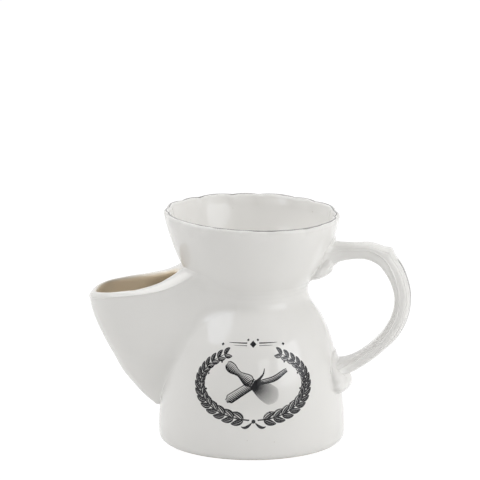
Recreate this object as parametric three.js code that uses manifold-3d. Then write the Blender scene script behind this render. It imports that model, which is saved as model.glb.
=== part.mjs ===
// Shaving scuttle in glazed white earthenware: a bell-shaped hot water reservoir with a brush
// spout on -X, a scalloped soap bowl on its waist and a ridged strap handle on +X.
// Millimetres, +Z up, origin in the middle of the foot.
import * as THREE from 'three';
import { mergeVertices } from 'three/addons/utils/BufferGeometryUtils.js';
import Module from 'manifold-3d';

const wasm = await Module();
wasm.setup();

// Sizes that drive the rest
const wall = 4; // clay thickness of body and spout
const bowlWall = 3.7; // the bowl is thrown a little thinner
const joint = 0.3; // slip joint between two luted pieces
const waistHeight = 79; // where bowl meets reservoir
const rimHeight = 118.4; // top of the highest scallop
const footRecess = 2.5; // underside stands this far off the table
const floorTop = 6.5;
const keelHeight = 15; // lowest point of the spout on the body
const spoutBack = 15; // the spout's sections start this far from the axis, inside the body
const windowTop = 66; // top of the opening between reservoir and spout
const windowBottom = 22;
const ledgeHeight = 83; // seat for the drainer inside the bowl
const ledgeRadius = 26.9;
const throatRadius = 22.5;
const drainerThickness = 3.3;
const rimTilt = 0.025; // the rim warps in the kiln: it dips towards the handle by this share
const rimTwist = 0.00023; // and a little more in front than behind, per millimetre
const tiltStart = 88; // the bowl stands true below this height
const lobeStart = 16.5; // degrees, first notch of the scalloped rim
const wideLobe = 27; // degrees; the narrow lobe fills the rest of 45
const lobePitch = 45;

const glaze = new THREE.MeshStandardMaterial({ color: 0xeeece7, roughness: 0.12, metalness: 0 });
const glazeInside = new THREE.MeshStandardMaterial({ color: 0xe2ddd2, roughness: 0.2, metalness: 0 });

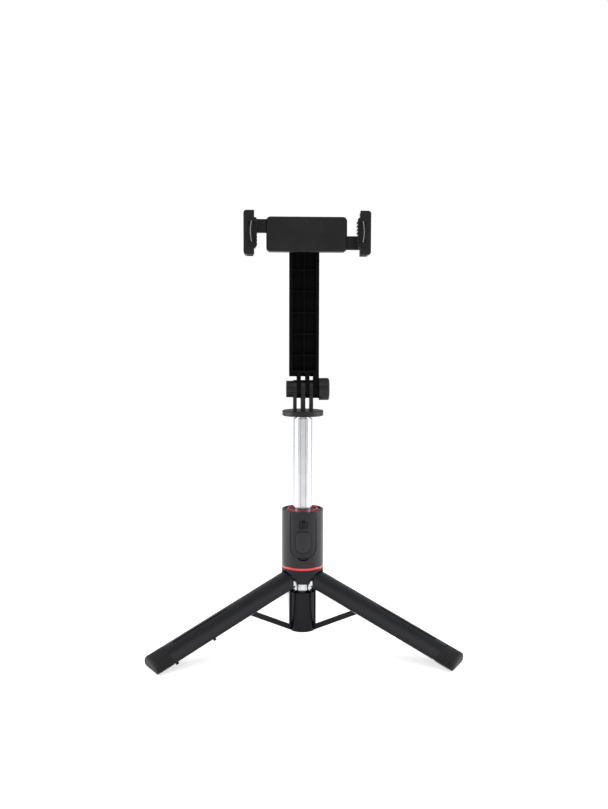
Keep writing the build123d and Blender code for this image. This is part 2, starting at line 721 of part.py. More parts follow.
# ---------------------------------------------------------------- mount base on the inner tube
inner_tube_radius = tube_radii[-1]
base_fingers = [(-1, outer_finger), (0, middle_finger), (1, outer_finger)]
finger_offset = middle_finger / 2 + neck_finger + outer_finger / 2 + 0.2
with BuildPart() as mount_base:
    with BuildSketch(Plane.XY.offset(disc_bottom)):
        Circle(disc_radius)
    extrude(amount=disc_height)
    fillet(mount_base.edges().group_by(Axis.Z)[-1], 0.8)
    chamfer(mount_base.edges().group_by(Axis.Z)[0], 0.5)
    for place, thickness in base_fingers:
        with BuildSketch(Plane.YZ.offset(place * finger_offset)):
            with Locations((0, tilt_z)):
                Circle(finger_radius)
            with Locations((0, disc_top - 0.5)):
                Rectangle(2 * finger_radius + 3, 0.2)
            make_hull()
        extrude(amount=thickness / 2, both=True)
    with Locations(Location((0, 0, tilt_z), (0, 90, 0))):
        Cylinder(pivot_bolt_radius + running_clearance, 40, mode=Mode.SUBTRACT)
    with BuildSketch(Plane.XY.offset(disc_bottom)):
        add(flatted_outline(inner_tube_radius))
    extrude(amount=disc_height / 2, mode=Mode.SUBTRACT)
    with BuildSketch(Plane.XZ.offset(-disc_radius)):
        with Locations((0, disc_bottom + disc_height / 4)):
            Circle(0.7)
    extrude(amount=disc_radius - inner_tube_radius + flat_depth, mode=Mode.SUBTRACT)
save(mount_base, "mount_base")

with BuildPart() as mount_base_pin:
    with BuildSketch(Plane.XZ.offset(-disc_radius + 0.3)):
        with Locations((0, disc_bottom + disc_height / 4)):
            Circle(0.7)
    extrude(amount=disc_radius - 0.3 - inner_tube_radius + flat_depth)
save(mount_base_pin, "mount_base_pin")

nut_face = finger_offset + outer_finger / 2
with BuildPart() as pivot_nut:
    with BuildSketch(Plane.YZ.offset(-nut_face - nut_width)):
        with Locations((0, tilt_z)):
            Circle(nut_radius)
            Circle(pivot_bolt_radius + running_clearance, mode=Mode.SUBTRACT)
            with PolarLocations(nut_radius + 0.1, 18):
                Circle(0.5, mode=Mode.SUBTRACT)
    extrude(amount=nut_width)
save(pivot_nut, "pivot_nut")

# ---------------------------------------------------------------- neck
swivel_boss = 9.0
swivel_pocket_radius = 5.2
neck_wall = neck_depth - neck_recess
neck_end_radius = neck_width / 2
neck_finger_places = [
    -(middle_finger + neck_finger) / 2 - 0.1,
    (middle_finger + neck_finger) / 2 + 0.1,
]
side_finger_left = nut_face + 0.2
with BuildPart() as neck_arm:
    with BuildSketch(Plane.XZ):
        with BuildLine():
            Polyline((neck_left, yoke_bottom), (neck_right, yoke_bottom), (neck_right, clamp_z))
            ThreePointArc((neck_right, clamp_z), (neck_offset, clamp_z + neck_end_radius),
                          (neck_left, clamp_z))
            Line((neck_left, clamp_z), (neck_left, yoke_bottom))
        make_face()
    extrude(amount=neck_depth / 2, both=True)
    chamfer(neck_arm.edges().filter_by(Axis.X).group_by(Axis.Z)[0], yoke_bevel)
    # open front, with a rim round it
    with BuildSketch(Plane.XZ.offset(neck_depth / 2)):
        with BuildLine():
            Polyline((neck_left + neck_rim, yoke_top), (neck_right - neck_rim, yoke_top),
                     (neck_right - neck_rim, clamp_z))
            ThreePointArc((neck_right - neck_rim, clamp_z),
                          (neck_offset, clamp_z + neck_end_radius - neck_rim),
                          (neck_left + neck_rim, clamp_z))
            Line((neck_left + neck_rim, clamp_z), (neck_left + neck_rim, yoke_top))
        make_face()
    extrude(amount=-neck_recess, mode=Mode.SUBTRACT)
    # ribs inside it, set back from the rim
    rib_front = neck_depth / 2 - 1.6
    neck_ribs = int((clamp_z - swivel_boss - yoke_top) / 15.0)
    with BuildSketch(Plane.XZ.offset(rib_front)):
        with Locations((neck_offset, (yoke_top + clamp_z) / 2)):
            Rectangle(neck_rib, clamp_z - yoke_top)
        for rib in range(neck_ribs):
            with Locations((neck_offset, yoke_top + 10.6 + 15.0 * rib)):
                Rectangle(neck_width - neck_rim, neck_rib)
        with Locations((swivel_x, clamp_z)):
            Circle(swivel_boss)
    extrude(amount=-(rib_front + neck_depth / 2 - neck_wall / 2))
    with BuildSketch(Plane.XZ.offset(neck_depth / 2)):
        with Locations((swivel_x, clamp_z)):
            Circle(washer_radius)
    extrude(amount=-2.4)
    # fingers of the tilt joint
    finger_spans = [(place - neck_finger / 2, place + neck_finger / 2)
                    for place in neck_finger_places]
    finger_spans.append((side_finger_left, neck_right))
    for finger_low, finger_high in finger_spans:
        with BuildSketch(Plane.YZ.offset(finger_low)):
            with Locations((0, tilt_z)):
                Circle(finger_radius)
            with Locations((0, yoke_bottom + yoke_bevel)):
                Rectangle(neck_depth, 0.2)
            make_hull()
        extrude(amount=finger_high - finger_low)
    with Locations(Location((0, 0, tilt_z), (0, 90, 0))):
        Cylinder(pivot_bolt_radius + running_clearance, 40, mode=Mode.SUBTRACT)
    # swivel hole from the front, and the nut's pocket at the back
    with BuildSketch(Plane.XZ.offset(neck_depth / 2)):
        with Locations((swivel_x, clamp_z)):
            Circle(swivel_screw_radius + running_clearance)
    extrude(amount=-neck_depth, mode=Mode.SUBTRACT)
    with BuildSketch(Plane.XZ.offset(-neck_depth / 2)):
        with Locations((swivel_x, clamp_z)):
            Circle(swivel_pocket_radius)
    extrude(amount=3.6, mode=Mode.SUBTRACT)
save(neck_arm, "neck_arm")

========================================

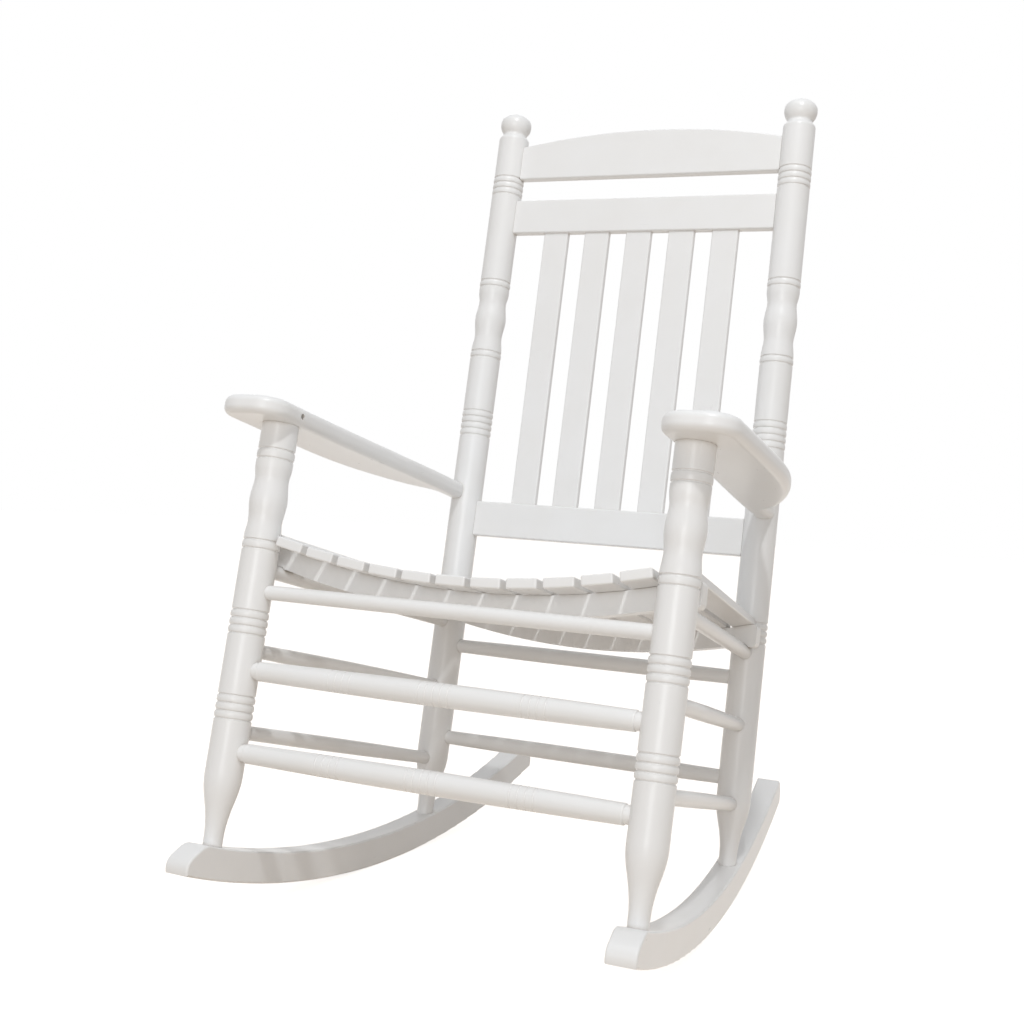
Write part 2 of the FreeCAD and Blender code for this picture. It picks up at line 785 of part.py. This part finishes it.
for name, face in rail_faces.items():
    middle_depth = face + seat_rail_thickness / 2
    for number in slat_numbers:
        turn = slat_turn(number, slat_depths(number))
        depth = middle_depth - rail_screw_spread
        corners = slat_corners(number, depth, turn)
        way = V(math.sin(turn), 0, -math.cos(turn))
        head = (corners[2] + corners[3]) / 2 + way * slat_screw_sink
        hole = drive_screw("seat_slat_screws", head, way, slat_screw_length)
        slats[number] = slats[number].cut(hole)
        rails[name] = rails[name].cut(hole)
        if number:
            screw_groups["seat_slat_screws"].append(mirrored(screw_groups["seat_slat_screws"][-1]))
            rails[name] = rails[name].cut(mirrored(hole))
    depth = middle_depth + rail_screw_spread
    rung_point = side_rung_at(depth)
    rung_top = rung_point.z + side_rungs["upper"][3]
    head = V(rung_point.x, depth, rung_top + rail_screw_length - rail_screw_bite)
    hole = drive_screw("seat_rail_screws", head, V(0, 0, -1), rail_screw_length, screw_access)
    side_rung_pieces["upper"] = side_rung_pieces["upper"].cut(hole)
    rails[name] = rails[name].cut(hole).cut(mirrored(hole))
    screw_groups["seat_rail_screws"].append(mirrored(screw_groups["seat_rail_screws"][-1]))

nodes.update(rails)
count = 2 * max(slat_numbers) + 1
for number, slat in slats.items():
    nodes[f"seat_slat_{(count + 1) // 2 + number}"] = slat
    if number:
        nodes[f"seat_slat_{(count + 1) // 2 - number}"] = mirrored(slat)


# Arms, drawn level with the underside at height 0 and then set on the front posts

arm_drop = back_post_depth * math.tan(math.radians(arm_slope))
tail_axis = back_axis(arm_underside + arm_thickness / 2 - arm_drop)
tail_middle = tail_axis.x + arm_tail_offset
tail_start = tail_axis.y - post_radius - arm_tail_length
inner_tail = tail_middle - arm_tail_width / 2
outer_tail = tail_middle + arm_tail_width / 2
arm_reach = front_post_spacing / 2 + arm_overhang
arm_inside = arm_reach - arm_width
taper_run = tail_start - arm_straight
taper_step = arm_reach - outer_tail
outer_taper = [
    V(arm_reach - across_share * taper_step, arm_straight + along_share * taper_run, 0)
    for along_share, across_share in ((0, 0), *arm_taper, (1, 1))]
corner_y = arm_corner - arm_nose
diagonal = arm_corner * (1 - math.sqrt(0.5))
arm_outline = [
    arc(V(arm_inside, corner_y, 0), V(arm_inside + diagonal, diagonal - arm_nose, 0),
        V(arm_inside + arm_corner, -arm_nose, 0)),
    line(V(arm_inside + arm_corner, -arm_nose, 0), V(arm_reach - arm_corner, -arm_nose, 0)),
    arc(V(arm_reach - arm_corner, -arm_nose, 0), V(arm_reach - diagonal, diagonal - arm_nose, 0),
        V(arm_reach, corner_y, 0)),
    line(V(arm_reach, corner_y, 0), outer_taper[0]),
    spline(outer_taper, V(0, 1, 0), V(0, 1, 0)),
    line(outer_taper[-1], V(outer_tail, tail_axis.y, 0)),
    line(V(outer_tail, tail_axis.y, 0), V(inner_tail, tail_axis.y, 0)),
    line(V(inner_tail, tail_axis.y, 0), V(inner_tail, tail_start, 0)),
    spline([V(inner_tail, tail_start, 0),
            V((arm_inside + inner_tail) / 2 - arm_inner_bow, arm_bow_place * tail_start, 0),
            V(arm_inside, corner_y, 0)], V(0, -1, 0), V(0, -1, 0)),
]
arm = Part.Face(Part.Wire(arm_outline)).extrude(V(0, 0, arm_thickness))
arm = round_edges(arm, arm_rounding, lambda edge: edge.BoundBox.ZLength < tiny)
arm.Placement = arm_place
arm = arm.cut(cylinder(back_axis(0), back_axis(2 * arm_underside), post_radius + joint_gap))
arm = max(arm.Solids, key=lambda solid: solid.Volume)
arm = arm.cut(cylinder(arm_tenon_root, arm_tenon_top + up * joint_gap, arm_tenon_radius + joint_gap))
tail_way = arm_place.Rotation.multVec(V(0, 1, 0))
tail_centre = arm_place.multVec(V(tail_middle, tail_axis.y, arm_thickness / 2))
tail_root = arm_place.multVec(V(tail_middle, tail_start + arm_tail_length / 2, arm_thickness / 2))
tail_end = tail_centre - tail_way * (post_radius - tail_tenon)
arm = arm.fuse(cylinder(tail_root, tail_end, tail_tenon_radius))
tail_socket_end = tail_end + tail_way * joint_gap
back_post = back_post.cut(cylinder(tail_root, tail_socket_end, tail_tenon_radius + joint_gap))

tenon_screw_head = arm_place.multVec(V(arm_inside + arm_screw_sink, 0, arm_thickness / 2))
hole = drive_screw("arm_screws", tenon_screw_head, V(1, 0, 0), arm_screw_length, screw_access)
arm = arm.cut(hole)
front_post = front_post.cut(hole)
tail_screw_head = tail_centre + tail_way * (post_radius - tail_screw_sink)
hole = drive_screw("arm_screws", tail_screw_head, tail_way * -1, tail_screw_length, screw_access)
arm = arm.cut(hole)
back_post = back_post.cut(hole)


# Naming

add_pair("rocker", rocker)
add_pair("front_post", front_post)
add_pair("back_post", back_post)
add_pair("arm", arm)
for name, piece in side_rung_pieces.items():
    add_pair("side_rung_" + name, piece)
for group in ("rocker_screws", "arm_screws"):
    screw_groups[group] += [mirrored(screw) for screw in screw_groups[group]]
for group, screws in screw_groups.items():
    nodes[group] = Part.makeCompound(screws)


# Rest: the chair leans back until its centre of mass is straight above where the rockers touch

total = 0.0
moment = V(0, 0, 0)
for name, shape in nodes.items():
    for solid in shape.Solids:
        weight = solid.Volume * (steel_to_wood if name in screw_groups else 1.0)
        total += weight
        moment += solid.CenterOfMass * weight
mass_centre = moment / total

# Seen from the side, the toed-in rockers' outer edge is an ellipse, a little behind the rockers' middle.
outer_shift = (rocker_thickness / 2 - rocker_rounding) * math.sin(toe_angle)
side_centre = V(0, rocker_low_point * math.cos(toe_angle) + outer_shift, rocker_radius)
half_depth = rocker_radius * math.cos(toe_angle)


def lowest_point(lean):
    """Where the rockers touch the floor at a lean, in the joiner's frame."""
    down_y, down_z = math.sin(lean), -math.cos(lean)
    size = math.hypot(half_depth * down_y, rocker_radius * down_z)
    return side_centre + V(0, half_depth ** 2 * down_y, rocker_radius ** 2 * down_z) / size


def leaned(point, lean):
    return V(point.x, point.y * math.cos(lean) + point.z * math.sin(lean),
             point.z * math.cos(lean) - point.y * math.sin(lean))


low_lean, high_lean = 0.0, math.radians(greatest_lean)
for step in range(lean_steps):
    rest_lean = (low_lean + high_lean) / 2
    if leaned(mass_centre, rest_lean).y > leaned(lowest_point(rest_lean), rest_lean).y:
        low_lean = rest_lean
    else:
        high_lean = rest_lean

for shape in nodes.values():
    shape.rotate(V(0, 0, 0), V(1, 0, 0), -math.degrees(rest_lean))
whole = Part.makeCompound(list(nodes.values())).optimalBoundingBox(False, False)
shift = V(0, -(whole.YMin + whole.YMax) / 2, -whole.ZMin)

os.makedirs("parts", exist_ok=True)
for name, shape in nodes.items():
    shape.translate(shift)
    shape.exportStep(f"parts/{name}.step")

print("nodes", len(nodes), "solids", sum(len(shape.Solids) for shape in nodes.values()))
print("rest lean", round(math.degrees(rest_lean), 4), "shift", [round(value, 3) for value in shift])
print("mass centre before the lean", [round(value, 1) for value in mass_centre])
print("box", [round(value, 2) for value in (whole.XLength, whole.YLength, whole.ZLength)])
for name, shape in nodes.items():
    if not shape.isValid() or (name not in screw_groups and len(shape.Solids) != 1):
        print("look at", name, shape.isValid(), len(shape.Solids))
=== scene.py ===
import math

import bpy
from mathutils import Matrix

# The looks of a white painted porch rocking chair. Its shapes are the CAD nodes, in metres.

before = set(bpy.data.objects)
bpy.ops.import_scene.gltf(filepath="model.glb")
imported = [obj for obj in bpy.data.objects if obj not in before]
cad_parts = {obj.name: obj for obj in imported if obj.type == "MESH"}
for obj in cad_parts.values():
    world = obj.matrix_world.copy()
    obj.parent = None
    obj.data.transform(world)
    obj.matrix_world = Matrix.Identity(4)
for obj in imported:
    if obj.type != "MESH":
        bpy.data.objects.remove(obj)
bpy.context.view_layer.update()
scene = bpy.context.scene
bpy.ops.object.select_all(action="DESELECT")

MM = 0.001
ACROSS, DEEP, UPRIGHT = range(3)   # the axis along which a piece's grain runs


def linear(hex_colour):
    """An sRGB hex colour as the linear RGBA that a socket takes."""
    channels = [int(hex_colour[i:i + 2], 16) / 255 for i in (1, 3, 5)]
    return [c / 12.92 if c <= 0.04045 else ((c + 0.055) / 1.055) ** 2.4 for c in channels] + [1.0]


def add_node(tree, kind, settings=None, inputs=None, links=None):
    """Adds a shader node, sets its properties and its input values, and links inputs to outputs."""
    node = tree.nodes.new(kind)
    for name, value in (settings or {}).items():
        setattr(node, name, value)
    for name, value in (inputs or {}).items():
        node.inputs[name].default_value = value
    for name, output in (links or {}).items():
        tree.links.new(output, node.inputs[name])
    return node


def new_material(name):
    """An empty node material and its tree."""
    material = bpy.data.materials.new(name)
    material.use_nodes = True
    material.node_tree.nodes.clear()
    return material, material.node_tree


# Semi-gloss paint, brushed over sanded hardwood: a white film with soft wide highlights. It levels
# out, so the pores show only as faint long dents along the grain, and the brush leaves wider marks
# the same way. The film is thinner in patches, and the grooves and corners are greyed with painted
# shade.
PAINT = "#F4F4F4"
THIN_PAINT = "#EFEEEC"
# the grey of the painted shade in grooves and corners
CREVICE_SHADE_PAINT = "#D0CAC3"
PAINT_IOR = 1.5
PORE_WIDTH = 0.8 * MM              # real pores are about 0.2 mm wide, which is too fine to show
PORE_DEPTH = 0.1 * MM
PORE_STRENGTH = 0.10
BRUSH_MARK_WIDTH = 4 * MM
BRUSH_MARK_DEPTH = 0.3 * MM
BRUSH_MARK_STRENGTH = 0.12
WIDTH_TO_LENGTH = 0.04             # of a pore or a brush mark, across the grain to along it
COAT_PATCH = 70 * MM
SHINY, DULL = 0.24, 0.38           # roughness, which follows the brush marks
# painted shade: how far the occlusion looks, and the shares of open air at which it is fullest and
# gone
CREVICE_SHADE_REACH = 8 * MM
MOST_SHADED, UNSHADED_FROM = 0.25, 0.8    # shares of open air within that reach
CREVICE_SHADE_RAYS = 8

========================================

▶ **Exercise task**
From the records above, repeat exactly the lines from the one with "Recreate this object" through the one with "wasm.setup();", both included.

▶ **Full solution**
Recreate this object as parametric three.js code that uses manifold-3d. Then write the Blender scene script behind this render. It imports that model, which is saved as model.glb.
=== part.mjs ===
// Shaving scuttle in glazed white earthenware: a bell-shaped hot water reservoir with a brush
// spout on -X, a scalloped soap bowl on its waist and a ridged strap handle on +X.
// Millimetres, +Z up, origin in the middle of the foot.
import * as THREE from 'three';
import { mergeVertices } from 'three/addons/utils/BufferGeometryUtils.js';
import Module from 'manifold-3d';

const wasm = await Module();
wasm.setup();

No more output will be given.